Members of the public would be able to invest in a major homes building drive under ambitious plans drawn-up by mayoral hopeful David Lammy.
The Tottenham MP says he would raise £10bn by issuing bonds to fund the construction of 30,000 new social homes which would be delivered in partnership with local councils and housing associations.
Mr Lammy says 80 per cent of the bonds would be marketed to institutional investors, with the remaining 20 per cent reserved for “ordinary Londoners” who would have an unprecedented opportunity to invest in the city’s growth.
Half the money raised would be used to finance the 30,000 social homes pledged today, with Mr Lammy’s campaign saying they’ll announce how the remaining £5bn wold be spent “in the coming days”.
Today’s announcement builds on current Mayor Boris Johnson’s use of bonds to finance the construction of Crossrail and the Northern Line extension to Nine Elms and Battersea.
In 2011 Mr Johnson hailed the advent of City Hall issued bonds as “an innovative solution to bear down on borrowing costs” and suggested they could become a “model” for future infrastructure projects.
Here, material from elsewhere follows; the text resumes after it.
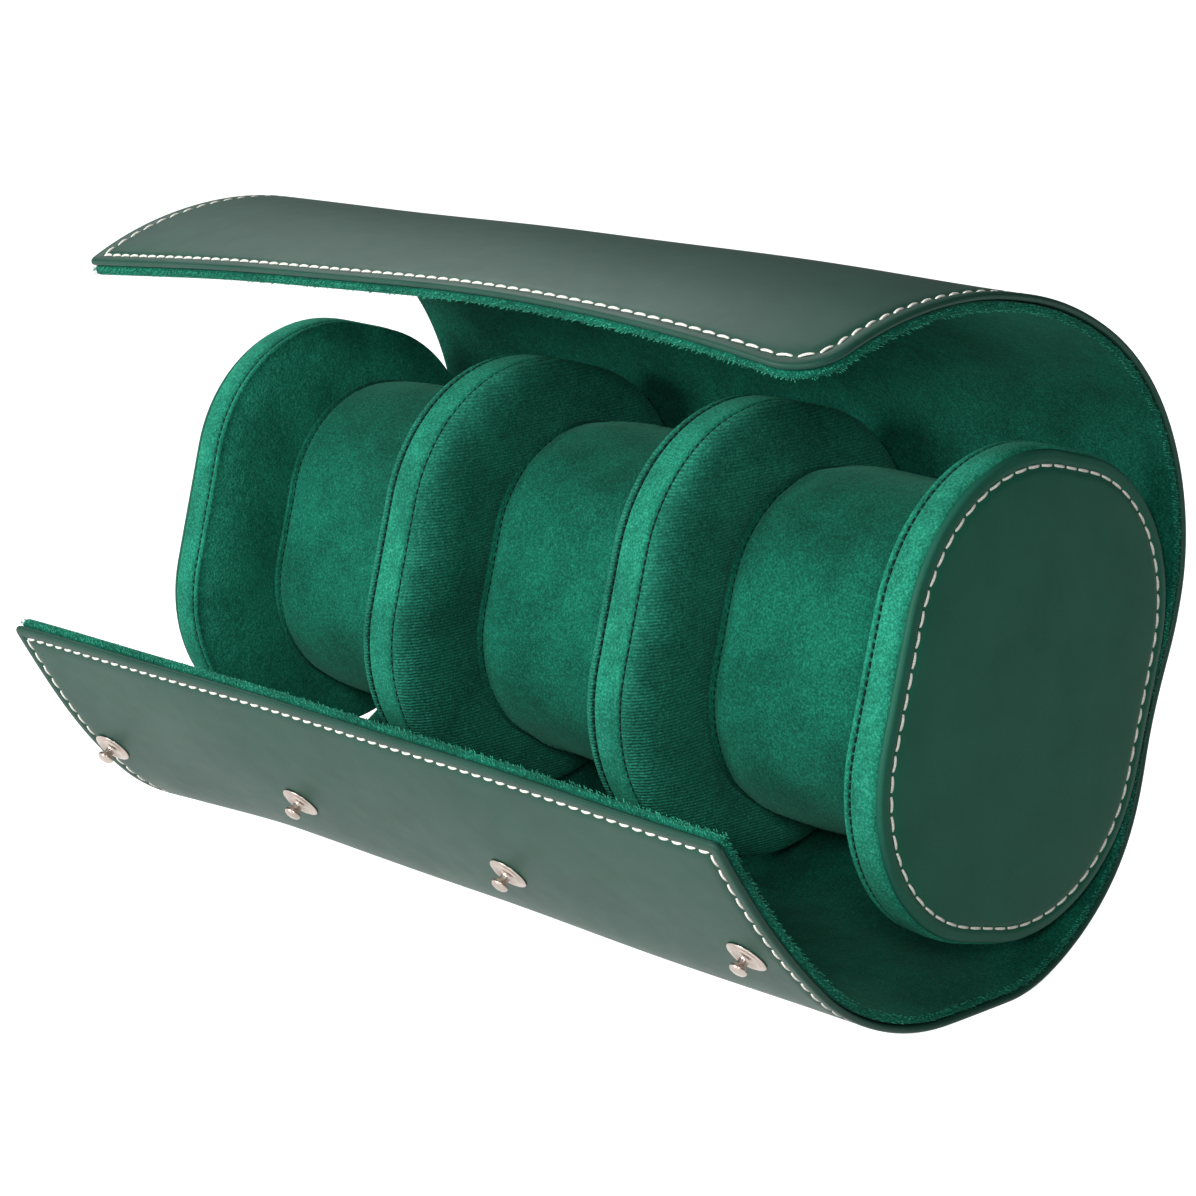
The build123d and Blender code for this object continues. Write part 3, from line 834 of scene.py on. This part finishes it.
def panel_profile(half):
    """Leather panel, from its back face round the edge and over the gently domed front."""
    pairs = [(0.0, half), (0.0, panel_inset + 1.2 * MM), (0.05 * MM, panel_inset + 0.4 * MM)]
    centre = panel_thickness - panel_edge - panel_dome
    for turn in np.linspace(-20, 90, 12):
        angle = math.radians(turn)
        along = centre + panel_edge * math.sin(angle)
        pairs.append((along, panel_inset + panel_edge * (1 - math.cos(angle))))
    flat = centre + panel_edge
    start = panel_inset + panel_edge
    for step in range(1, panel_steps + 1):
        inset = start + (half - start) * (step / panel_steps) ** 2
        rise = panel_dome * (1 - math.exp(-(inset - start) / dome_reach))
        pairs.append((flat + rise - panel_dip * bell(inset, panel_stitch_inset, dip_width), inset))
    return pairs


def tub_profile(half):
    """Velvet tub: joint with the panel, rim band, seam, lip and crowned inner face."""
    depth = cap_joint - cap_inner
    seam = depth - cap_seam
    pairs = [(-0.2 * MM, half), (-0.2 * MM, 2.0 * MM), (0.0, 1.1 * MM), (0.35 * MM, 0.4 * MM)]
    for share in (0.15, 0.3, 0.45, 0.6, 0.75):
        pairs.append((share * seam, -band_bulge * math.sin(math.pi * share)))
    groove = [(-0.6, 0.02), (-0.35, 0.33), (-0.18, 1.1), (0.18, 1.1), (0.3, 0.33), (0.5, 0.1)]
    pairs += [(seam + along * MM, inset * MM) for along, inset in groove]
    for turn in np.linspace(10, 100, 7):
        angle = math.radians(turn)
        pairs.append((depth - lip_round + lip_round * math.sin(angle), lip_round * (1 - math.cos(angle))))
    return pairs + crown_profile(depth, cap_crown, 1.2 * MM, cap_crown_reach, half)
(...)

Lammy says his plans would harness the expertise and success of the capital’s financial centre to help deliver real change for those who would otherwise wait “years” on a council waiting list before being offered a home.
According to his campaign, the would-be mayor has already held talks with key City figures who have predicted “high demand” for the bonds which would be issued through a new ‘Homes for London’ agency that would work with partners to deliver the new properties.
Lammy said his plans go further than any proposal put forward by his rivals for the Labour nomination and marked a move away from the “old politics” of political leaders failing to take action “in the mistaken belief that private developers will build the number and type of homes we need.”
Although the private sector “has a role to play,” Lammy says it will never build homes “in the numbers we now need” meaning the mayor “must play a much bigger role in making this happen.”
“Other candidates will talk about social homes, but my focus is building them. That is the bold and hands-on leadership our city needs. I want to see a new London where every single Londoner has access to a decent and genuinely affordable home.
“But I won’t rely on others to deliver that – I’ll take big steps towards doing it myself, and today I’m announcing a substantive policy that will help us get there.”
Lammy said Labour members, who will select the party’s mayoral candidate this summer, now had “a clear choice” between candidates “whose housing policies amount to more of the same tinkering around the edges that we’ve had for years, or someone who has a clear plan for housing in London and who is willing to be bold, innovative and radical to build the homes we need.”
Commenting on Mr Lammy’s plans, Henry Gregg, assistant director of communications and campaigns at the National Housing Federation, said: “Housing associations can deliver the affordable, quality homes that London needs and we would welcome new forms of investment to help make that happen.”
This article was amended on June 5th to clarify that half the money raised would be spent on delivering the 30,000 social homes.